Pittsburgh-based PNC Financial Services Group Inc. on Oct. 13 posted a 14.1% year-over-year rise in third-quarter profit.
Net income attributable to diluted common shares rose to $1.04 billion, or $2.16 per share, from net income of $913.0 million, or $1.84 per share, in the third quarter of the prior year.
The S&P Capital IQ consensus estimate for normalized EPS for the third quarter was $2.13.
The bank recorded a provision for credit losses of $130.0 million, which included $10 million related to Hurricanes Harvey and Irma. The figure is up from $98.0 million in the previous quarter and $87.0 million a year earlier.
Total revenue for the third quarter was $4.13 billion, up from $4.06 billion and up from $3.83 billion in the previous year. The company's asset management revenue, which included earnings from PNC's equity investment in BlackRock Inc., grew to $421 million from $348 million a year ago.

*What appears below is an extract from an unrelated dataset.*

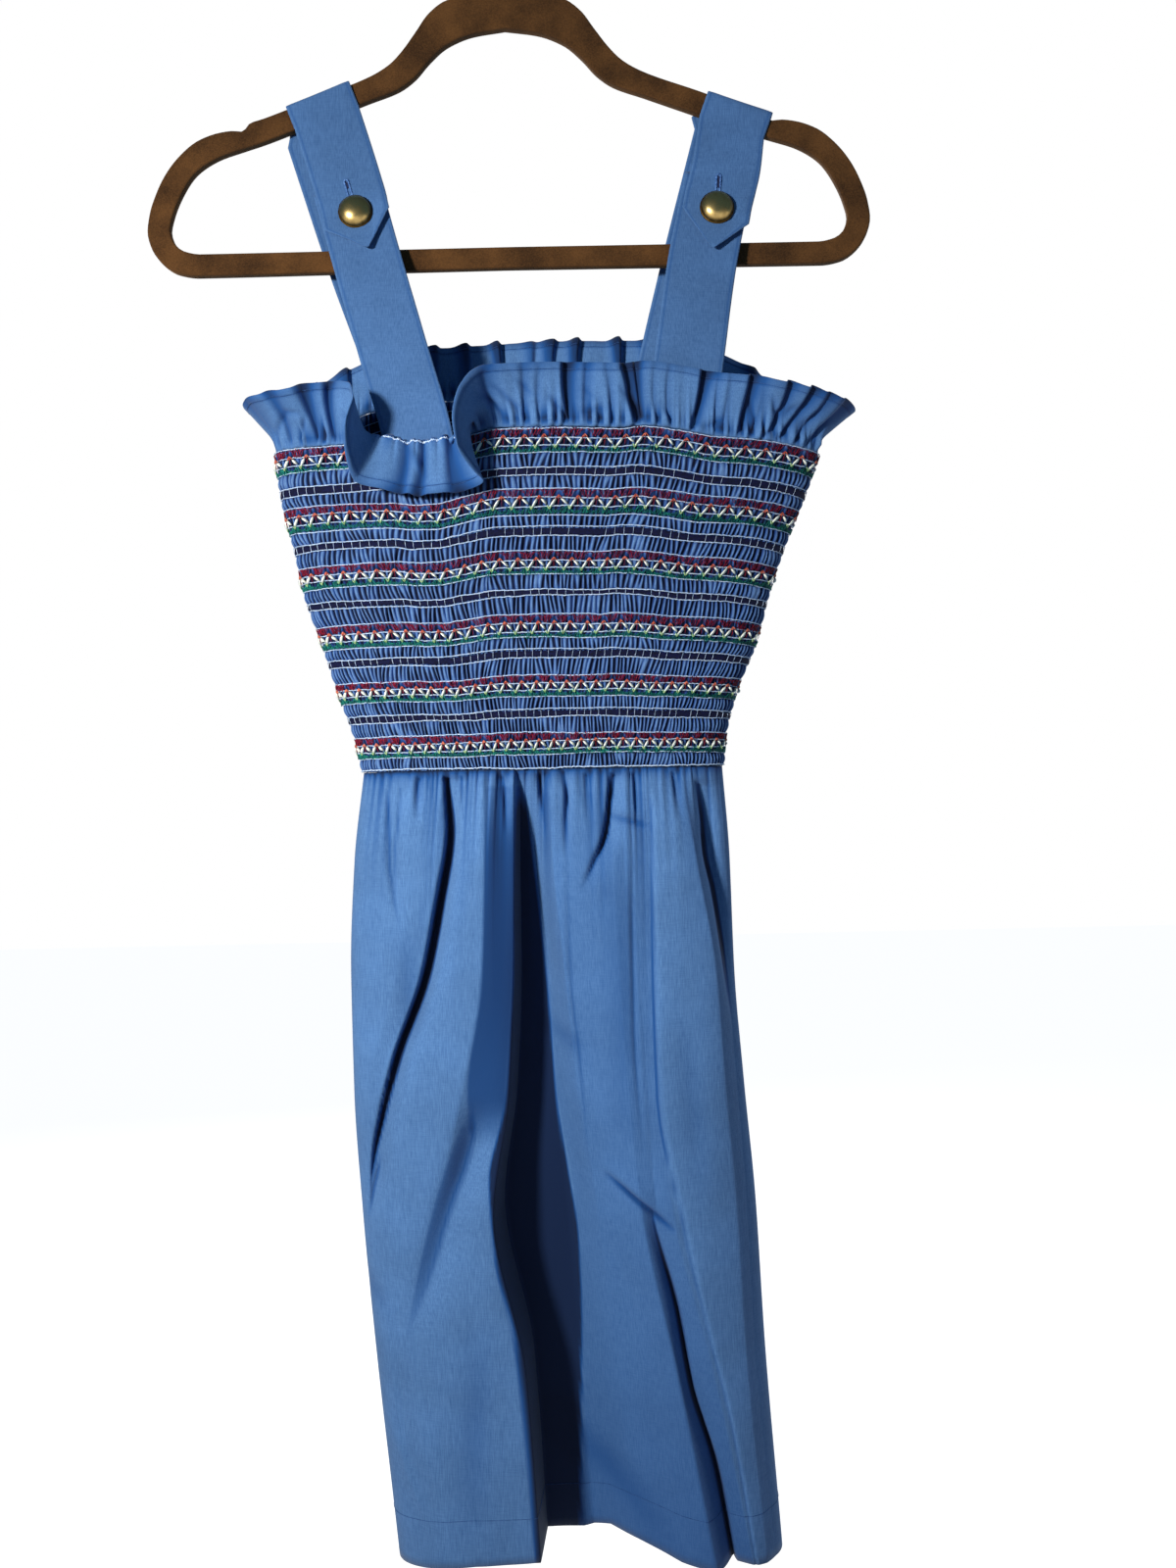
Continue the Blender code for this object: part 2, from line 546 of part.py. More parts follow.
# Dome buttons with a shank through the tab's slot
for hand, name in (("left", "button_left"), ("right", "button_right")):
    place, drop = BUTTON_PLACE[hand]
    x = place * MM
    y = tab_depth(x, drop * MM, 150 * MM)
    slope = (tab_depth(x, (drop + 4) * MM, 150 * MM) - tab_depth(x, (drop - 4) * MM, 150 * MM)) / (8 * MM)
    back = CLOTH / 2 + 0.5 * MM
    end = -(CLOTH / 2 + 0.4 * GAP)
    radius = BUTTON_DIAMETER / 2
    profile = [(0, back + BUTTON_HEIGHT)]
    for i in range(1, 7):
        angle = i / 6 * math.pi / 2
        profile.append((radius * math.sin(angle), back + 1.6 * MM + (BUTTON_HEIGHT - 1.6 * MM) * math.cos(angle)))
    profile += [(radius + 0.25 * MM, back + 0.9 * MM), (radius - 0.5 * MM, back), (SHANK_DIAMETER / 2, back)]
    profile += [(SHANK_DIAMETER / 2, end), (0, end)]
    mesh = bpy.data.meshes.new(name)
    mesh.from_pydata([(px, 0, pz) for px, pz in profile], [(i, i + 1) for i in range(len(profile) - 1)], [])
    obj = add_object(name, mesh, brass, smooth_faces=False)
    screw = obj.modifiers.new("turn", "SCREW")
    screw.steps = 20
    screw.render_steps = 20
    screw.use_merge_vertices = True
    screw.merge_threshold = 0.00005
    screw.use_smooth_shade = True
    obj.location = (x, y, -drop * MM)
    obj.rotation_euler = (math.pi / 2 - math.atan(-slope), 0, 0)

# Hanger: one flat outline with an opening, symmetric about its middle
outline = bpy.data.curves.new("hanger", "CURVE")
outline.dimensions = "2D"
outline.fill_mode = "BOTH"
outline.extrude = HANGER_THICKNESS / 2
for table, middle_top, middle_low in ((HANGER_OUTER, ARCH_TOP, BAR_BOTTOM), (HANGER_INNER, ARCH_INSIDE, BAR_TOP)):
    right = list(zip(table["x"], table["drop"]))
    points = [(0, middle_top)] + right + [(0, middle_low)] + [(-x, drop) for x, drop in right[::-1]]
    spline = outline.splines.new("POLY")
    spline.points.add(len(points) - 1)
    for target, (x, drop) in zip(spline.points, points):
        target.co = (x * MM, -drop * MM, 0, 1)
    spline.use_cyclic_u = True
hanger = bpy.data.objects.new("hanger", outline)
dress.objects.link(hanger)
outline.materials.append(flock)
hanger.rotation_euler = (math.pi / 2, 0, 0)

# Hook: a wire that leaves the arch's top, swings right and closes over the origin
wire = bpy.data.curves.new("hanger_hook", "CURVE")
wire.dimensions = "3D"
wire.bevel_depth = HOOK_WIRE / 2
wire.bevel_resolution = 2
wire.use_fill_caps = True
ring = HOOK_INSIDE + HOOK_WIRE / 2
centre = -HOOK_INSIDE
stem = [(0, -ARCH_TOP * MM + GAP), (0, -58 * MM), (2 * MM, -51 * MM), (7.5 * MM, -44.5 * MM), (14 * MM, -37.5 * MM)]
arc = []
for i in range(19):
    angle = math.radians(-28 + i * 12.4)
    arc.append((ring * math.cos(angle), centre + ring * math.sin(angle)))
path = stem + arc
spline = wire.splines.new("POLY")
spline.points.add(len(path) - 1)
for target, (x, z) in zip(spline.points, path):
    target.co = (x, 0, z, 1)
hook = bpy.data.objects.new("hanger_hook", wire)
dress.objects.link(hook)
wire.materials.append(steel)
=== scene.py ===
import math

import bpy
import numpy as np
from mathutils import Matrix, Vector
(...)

The company's net interest margin for the quarter was 2.91%, up from 2.84% in the previous quarter and 2.68% last year.
Net charge-offs declined to $106.0 million, from $110 million in the linked quarter and $154.0 million in the year-ago quarter.
At the end of the third quarter, nonperforming assets totaled $2.07 billion, compared to $2.15 billion in the linked quarter and $2.38 billion a year ago.
Total deposits were up to $260.74 billion in the third quarter, compared to $259.18 billion in the second quarter and $259.90 billion a year ago. Total loans grew to $221.1 billion, up from $218.0 billion in the linked quarter and up from $210.4 billion in the year-ago quarter. Commercial lending balances increased $2.8 billion driven by growth in the company's real estate, corporate banking, business credit and equipment finance businesses.